→ **What to produce**
Could you print all the entries exactly?

→ **Task input**

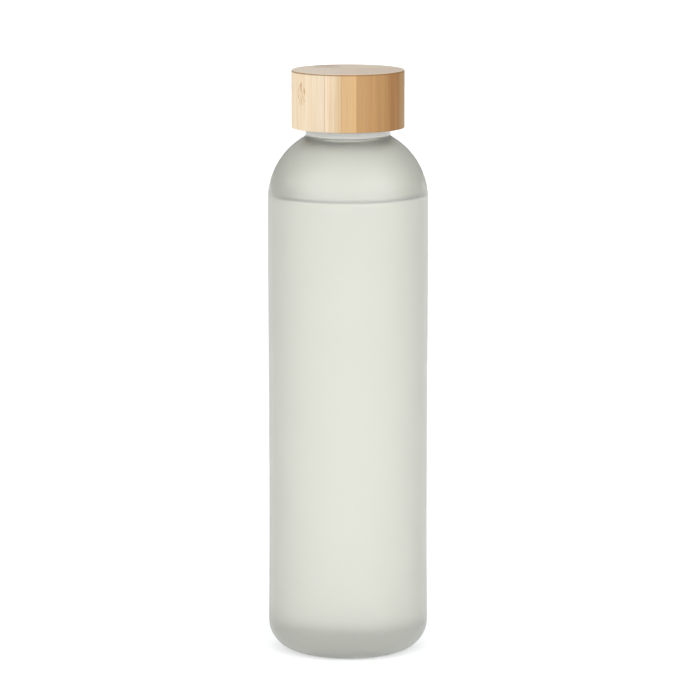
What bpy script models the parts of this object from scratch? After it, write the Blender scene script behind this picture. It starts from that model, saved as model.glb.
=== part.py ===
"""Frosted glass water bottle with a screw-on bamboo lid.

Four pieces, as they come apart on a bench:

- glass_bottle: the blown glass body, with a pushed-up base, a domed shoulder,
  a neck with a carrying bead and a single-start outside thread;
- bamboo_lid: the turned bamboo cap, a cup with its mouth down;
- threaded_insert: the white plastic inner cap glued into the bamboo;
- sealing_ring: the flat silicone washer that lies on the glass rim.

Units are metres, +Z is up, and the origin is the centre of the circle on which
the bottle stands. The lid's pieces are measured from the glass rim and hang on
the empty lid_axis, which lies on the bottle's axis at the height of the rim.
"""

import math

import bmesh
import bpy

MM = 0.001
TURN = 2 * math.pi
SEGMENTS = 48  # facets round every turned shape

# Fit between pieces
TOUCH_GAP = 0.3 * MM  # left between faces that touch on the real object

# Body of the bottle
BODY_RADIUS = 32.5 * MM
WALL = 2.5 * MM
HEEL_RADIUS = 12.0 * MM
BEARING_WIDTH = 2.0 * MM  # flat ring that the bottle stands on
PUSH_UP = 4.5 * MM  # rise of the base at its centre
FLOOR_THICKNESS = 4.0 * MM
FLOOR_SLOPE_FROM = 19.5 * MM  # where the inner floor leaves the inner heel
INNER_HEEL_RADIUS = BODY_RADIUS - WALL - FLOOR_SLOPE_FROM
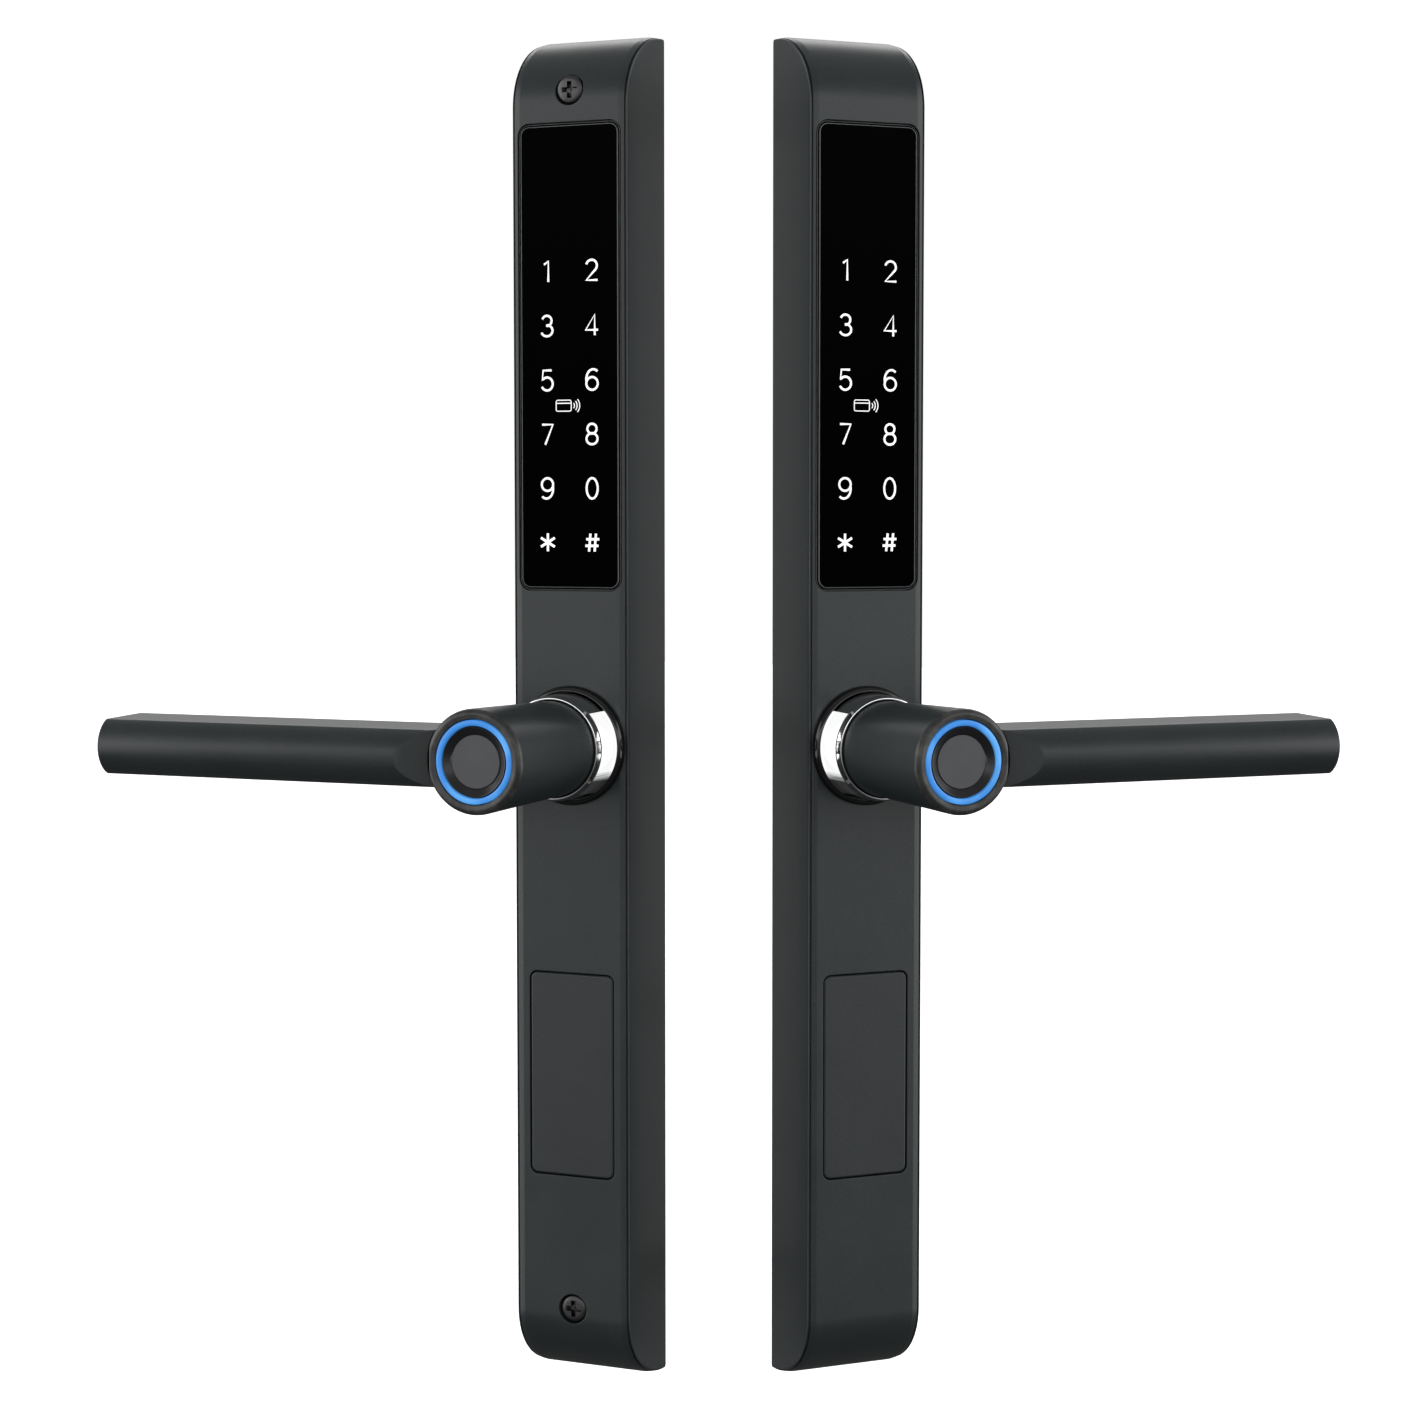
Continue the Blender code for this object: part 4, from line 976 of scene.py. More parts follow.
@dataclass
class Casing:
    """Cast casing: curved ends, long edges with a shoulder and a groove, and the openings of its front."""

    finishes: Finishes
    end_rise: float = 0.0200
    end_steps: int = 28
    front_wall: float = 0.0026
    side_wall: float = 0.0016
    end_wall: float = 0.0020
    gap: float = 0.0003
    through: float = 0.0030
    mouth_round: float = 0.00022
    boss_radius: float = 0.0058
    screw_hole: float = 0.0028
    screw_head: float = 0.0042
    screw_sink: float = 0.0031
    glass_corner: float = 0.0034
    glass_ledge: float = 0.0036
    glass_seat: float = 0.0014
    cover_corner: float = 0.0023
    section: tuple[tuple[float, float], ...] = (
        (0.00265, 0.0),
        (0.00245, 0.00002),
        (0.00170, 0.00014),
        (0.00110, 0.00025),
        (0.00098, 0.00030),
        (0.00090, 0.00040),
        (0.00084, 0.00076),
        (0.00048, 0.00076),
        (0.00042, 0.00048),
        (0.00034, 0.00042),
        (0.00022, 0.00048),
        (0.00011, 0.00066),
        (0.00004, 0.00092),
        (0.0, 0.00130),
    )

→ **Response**
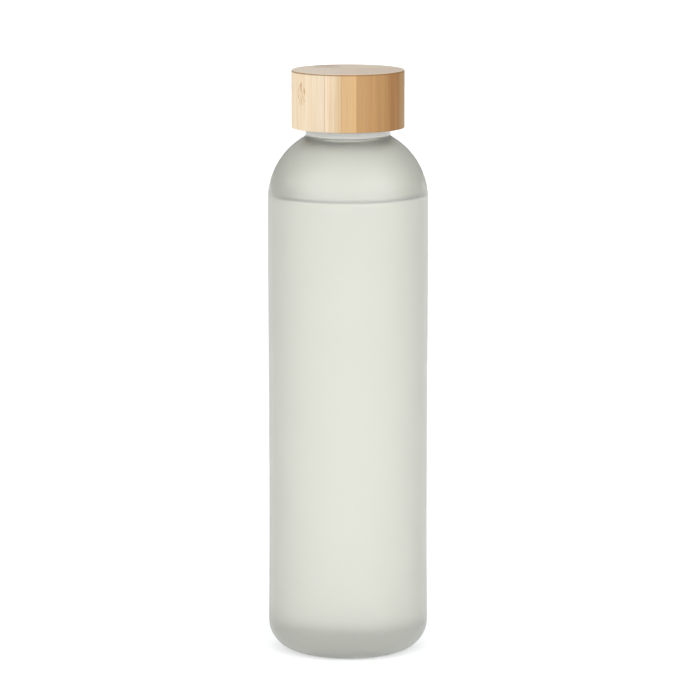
What bpy script models the parts of this object from scratch? After it, write the Blender scene script behind this picture. It starts from that model, saved as model.glb.
=== part.py ===
"""Frosted glass water bottle with a screw-on bamboo lid.

Four pieces, as they come apart on a bench:

- glass_bottle: the blown glass body, with a pushed-up base, a domed shoulder,
  a neck with a carrying bead and a single-start outside thread;
- bamboo_lid: the turned bamboo cap, a cup with its mouth down;
- threaded_insert: the white plastic inner cap glued into the bamboo;
- sealing_ring: the flat silicone washer that lies on the glass rim.

Units are metres, +Z is up, and the origin is the centre of the circle on which
the bottle stands. The lid's pieces are measured from the glass rim and hang on
the empty lid_axis, which lies on the bottle's axis at the height of the rim.
"""

import math

import bmesh
import bpy

MM = 0.001
TURN = 2 * math.pi
SEGMENTS = 48  # facets round every turned shape

# Fit between pieces
TOUCH_GAP = 0.3 * MM  # left between faces that touch on the real object

# Body of the bottle
BODY_RADIUS = 32.5 * MM
WALL = 2.5 * MM
HEEL_RADIUS = 12.0 * MM
BEARING_WIDTH = 2.0 * MM  # flat ring that the bottle stands on
PUSH_UP = 4.5 * MM  # rise of the base at its centre
FLOOR_THICKNESS = 4.0 * MM
FLOOR_SLOPE_FROM = 19.5 * MM  # where the inner floor leaves the inner heel
INNER_HEEL_RADIUS = BODY_RADIUS - WALL - FLOOR_SLOPE_FROM
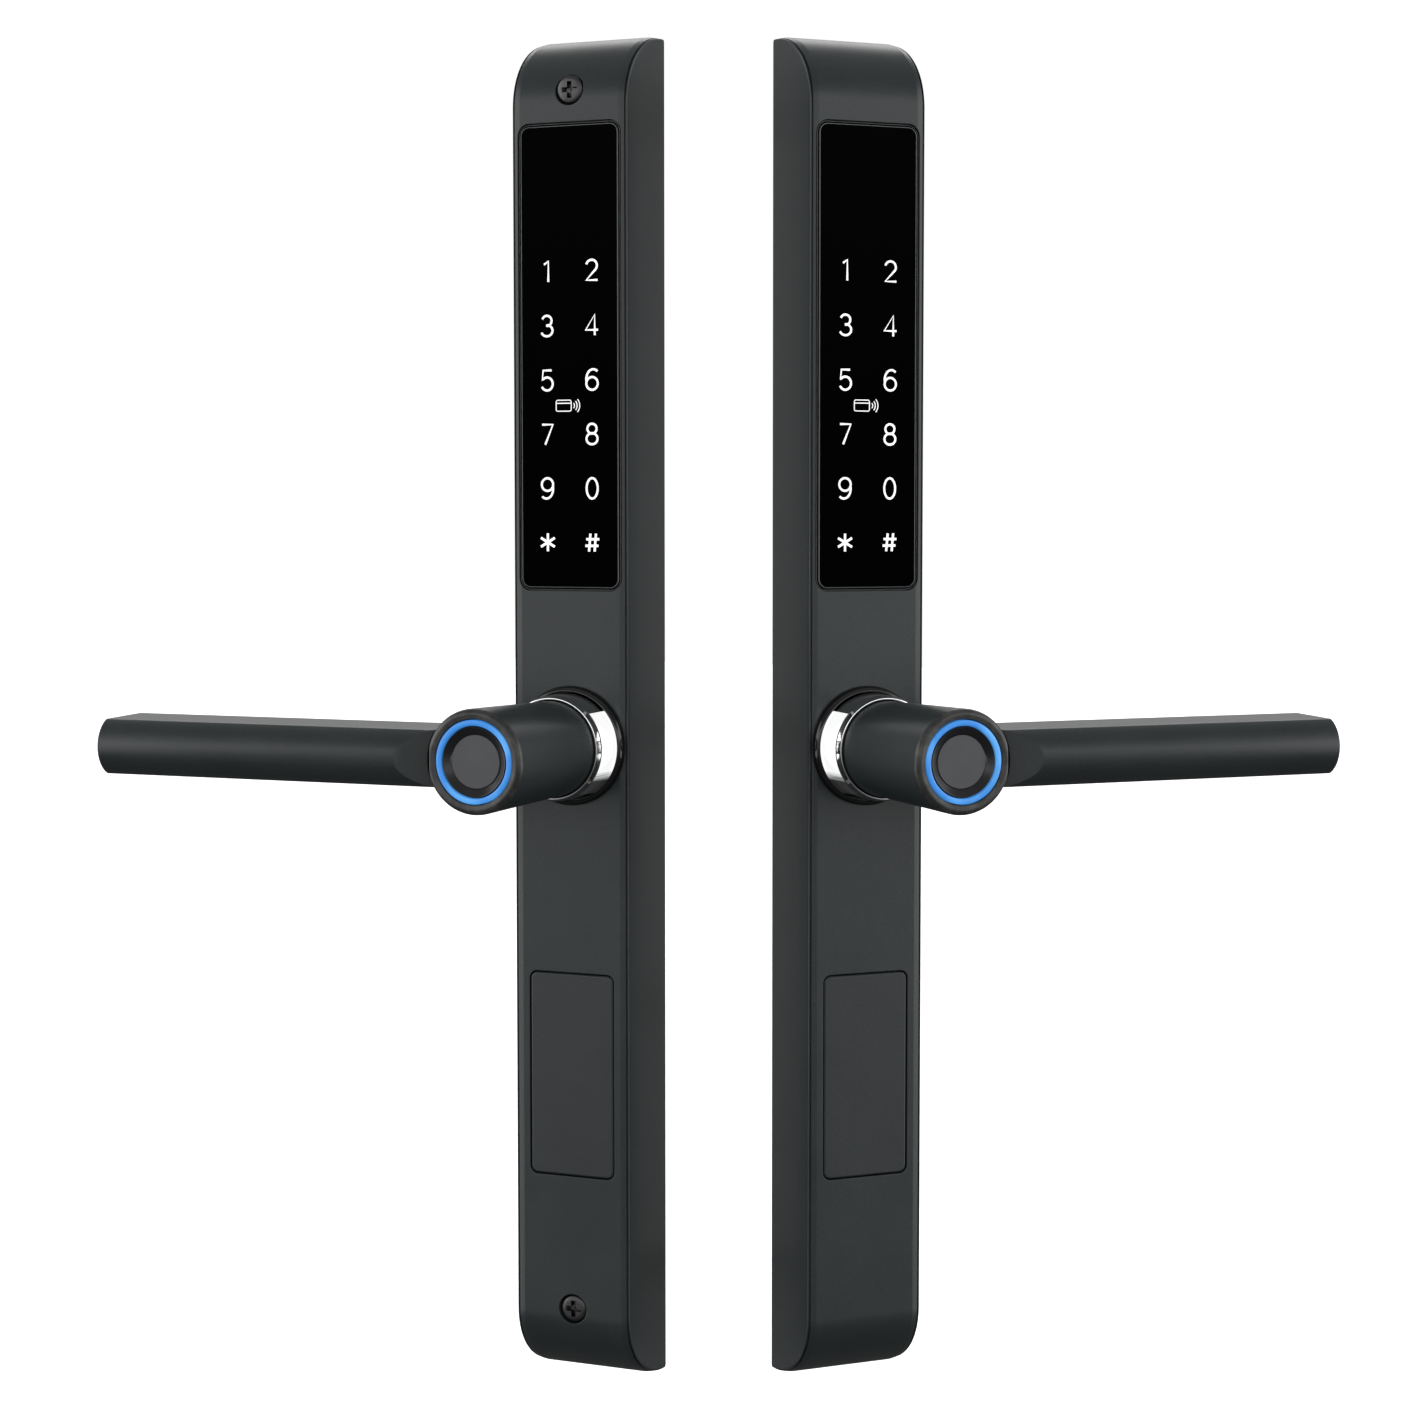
Continue the Blender code for this object: part 4, from line 976 of scene.py. More parts follow.
@dataclass
class Casing:
    """Cast casing: curved ends, long edges with a shoulder and a groove, and the openings of its front."""

    finishes: Finishes
    end_rise: float = 0.0200
    end_steps: int = 28
    front_wall: float = 0.0026
    side_wall: float = 0.0016
    end_wall: float = 0.0020
    gap: float = 0.0003
    through: float = 0.0030
    mouth_round: float = 0.00022
    boss_radius: float = 0.0058
    screw_hole: float = 0.0028
    screw_head: float = 0.0042
    screw_sink: float = 0.0031
    glass_corner: float = 0.0034
    glass_ledge: float = 0.0036
    glass_seat: float = 0.0014
    cover_corner: float = 0.0023
    section: tuple[tuple[float, float], ...] = (
        (0.00265, 0.0),
        (0.00245, 0.00002),
        (0.00170, 0.00014),
        (0.00110, 0.00025),
        (0.00098, 0.00030),
        (0.00090, 0.00040),
        (0.00084, 0.00076),
        (0.00048, 0.00076),
        (0.00042, 0.00048),
        (0.00034, 0.00042),
        (0.00022, 0.00048),
        (0.00011, 0.00066),
        (0.00004, 0.00092),
        (0.0, 0.00130),
    )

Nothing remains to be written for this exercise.